MFA students earn a total of 60 credits. These credits typically appear as follows:

  • Writing Workshops (27 credits)

  • Modern & Contemporary Requirement (9 credits)

  • Thesis Credits (6 credits)

  • Individualized Study (18 credits)

Writing Workshops (27 credits)

Writing workshops (English 780 & 781) comprise almost half of the required credits for the MFA degree and are the cornerstone of the MFA experience. Topics and structure vary. Students are encouraged to take workshops with different faculty in order to gain a variety of perspectives on one’s work and also to give basis for selecting one’s thesis committee. Typically these credits are comprised of four workshops in your genre and one workshop outside of your concentration.

Modern & Contemporary Literature Requirements (9 credits)

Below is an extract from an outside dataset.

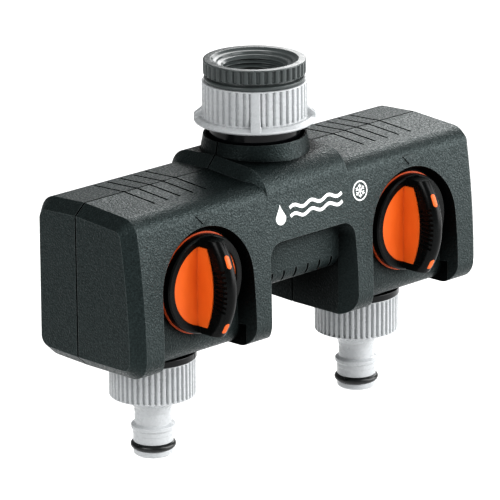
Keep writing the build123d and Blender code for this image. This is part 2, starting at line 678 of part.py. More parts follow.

Students complete a minimum of 3 courses (9 credit hours) in Modern and Contemporary poetry and fiction; Contemporary and Modern in your genre; one or the other outside of your genre. In general, “Modern” is considered  poetry and fiction written prior to 1960; “contemporary” is 1960 to the present. These are suggested parameters. Ultimately whether or not a course fulfills a particular requirement is up to discretion of the program director in consultation with the MFA faculty.

Thesis Credits (6 credits)

Students typically enroll for thesis credits during their third year. These credits are designed to give you time for writing.  These credits can be used to fulfill full-time status, or for other requirements in consultation with the thesis director. A maximum of 6 thesis credits may be counted towards your degree. Credits may be taken all at once or split up by semester (3/Fall, 3/Spring).

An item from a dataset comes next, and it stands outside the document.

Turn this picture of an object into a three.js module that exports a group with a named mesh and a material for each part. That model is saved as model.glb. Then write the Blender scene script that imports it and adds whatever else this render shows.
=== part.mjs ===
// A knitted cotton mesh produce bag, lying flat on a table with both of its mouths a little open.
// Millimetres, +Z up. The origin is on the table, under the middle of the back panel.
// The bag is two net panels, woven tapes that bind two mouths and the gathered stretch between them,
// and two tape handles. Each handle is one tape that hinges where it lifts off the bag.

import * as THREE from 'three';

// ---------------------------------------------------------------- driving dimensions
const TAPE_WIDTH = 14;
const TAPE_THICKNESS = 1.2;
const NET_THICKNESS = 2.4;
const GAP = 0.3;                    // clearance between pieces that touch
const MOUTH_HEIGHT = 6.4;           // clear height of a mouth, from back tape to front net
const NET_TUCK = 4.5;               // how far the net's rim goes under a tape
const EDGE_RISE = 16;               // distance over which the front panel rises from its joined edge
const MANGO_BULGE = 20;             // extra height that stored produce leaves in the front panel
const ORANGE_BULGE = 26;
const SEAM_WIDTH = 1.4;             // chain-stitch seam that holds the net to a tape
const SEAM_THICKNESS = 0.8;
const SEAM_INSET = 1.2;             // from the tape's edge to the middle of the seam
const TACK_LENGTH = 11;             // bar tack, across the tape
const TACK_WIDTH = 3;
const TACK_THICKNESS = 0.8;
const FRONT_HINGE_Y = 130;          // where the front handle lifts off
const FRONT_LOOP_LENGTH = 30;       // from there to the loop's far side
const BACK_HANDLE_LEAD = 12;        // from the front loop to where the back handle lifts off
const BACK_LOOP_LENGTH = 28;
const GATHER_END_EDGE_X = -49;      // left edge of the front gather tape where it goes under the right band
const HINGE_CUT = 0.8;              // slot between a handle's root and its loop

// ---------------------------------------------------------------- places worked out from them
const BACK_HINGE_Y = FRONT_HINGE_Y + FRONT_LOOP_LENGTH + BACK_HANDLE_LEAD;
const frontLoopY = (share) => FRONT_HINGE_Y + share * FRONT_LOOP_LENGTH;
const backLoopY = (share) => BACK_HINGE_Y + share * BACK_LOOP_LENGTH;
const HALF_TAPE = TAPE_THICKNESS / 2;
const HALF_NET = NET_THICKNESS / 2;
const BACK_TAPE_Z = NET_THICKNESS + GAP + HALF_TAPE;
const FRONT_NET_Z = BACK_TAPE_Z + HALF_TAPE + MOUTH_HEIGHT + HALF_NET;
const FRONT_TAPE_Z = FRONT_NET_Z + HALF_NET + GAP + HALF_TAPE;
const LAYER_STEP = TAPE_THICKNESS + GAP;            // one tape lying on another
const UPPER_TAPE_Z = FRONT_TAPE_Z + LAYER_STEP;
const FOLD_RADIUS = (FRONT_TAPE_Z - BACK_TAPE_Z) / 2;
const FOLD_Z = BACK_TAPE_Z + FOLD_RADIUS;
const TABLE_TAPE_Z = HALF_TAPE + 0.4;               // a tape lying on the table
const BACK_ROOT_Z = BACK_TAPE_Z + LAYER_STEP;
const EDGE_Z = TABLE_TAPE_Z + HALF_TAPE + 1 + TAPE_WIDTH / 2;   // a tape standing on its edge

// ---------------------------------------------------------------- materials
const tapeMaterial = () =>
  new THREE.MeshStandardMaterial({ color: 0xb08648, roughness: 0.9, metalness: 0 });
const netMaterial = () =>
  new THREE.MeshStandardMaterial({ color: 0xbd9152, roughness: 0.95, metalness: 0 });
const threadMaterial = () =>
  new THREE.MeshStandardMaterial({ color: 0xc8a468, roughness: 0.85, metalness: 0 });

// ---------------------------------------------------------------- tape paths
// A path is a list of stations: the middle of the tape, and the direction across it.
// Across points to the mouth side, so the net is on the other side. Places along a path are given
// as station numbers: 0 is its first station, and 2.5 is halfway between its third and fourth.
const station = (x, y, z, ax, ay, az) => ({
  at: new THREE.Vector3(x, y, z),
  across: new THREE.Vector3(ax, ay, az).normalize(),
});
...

Individualized Study (18 credits)

The remaining 18 credits can include graduate coursework in other departments or programs. Students may also pursue individualized concentrations. Some examples include, but are not limited to, literary history and aesthetics, interdisciplinary studies, translation, publishing, arts administration, and the practice of teaching. Students are strongly encouraged to take advantage of opportunities the University and the Five Colleges has to offer. You are encouraged to explore and propose internships that interest you and further your art or professional identity. The Program supports unique opportunities for writers to participate in accredited applied literary arts internships with literary journals and presses, community arts projects, local schools, libraries, and other organizations.